I remember sitting at my laptop reading the international news when a blog message came through about young Zack Stark who after having come out to his parents, was being sent (against his will) to rehabilitation therapy with an ex-gay ministry known as "Love in Action". I remember reading the blog post with both anger and concern, desperate to know more about what was happening in this young man's life, especially as I was sitting at the other end of the world. Zack was reaching out for some support, understanding and dare I say love, and the world responded. Through his friends passing on the message, the story spread and within moments young gay and lesbian men and women (with their straight allies) had mobilised. Then Zack disappeared into the confines of "Love in Action" and for eight weeks neither his friends nor the world knew what was happening, or how Zack was feeling.
Outside "Love in Action" his friends and supporters had gathered, using loud speakers and a simple message of hope, love and tolerance they reached out to him and others. Days passed and they stayed, reaching out to all that would listen. Inside the counsellors unaware of the international outpouring of concern seemed at first oblivious, only to realise that it was not something that could be ignored. The activists outside challenged them saying if as an adult you want to undergo such therapy (with your eyes wide open) as a consenting adult, then so be it. However, as an unwilling young man (or women) that is an entirely different thing. Where are the rights of young men and women struggling with self-identity and the realisation that they are gay? Are these not legitimate struggles deserving of a reasoned, tolerant and appropriate response?

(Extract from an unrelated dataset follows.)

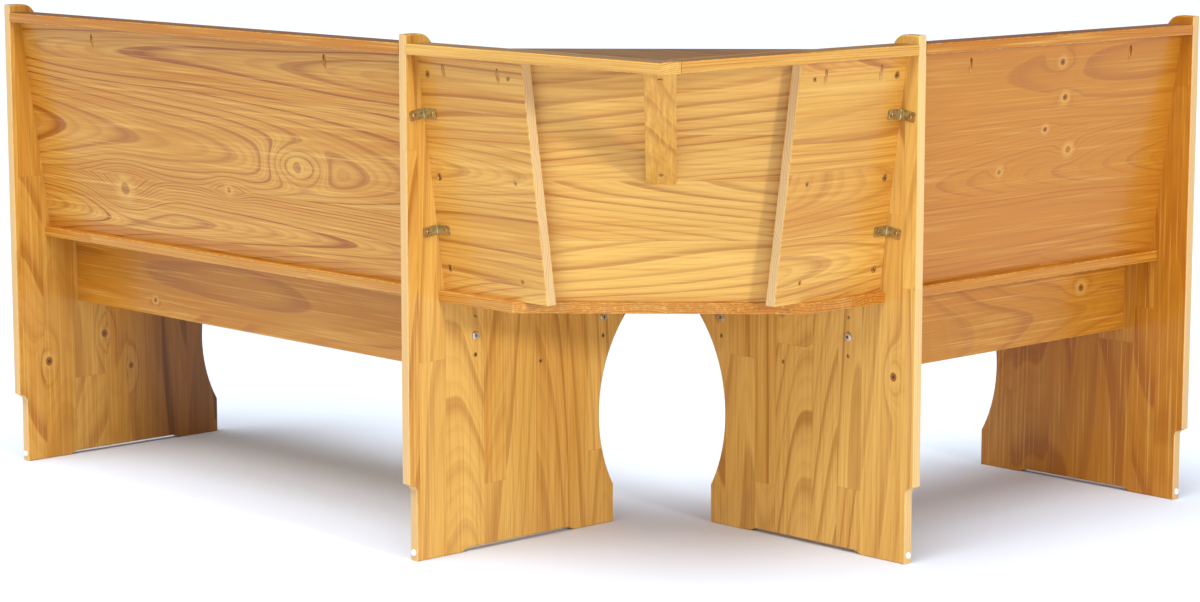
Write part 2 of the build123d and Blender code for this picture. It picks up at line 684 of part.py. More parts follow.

Or are we to allow the concerns of others (in this particular case parents) to outweigh the rights of these young men and women.
The documentary deals with many of these issues in a manner which is sensitive to all those concerned. Due consideration is given to both sides of the debate, which makes for some fascinating insight into the motivations behind those that would seek to convert the sexual orientation of others. Whilst Zack's parents did not participate in the documentary, previous interviews given by his father are shown, giving the audience some insight into his mind. What is clear is that he loves his son, and he thinks that he is doing the right thing. What is not clear is whether his motivation is entirely divorced from his own attitudes to homosexuality, and whether he is not allowing age old prejudices and religious positions to augment that concern. Who is he concerned with in the end?
Zack is a delightful young man who is both articulate and well reasoned, although it is painfully obvious to the audience the true nature of his thoughts, emotions and experiences are being rationed. He is not free (whatever reason) to speak his mind, and his response whilst sincere is both measured and unclear. Almost as if he knows that to speak his mind, there will be consequences not only for himself but the lives of those around him. Perhaps the debate is far too big for him to bare (and in truth he really shouldn't have to), and all he wants is the freedom to be himself in a world that accepts him for who he is. Is this too much to ask? Perhaps it is, especially when considering the vested interests.
This story is a must for anyone interested in this debate, regardless of which side of the issue you stand.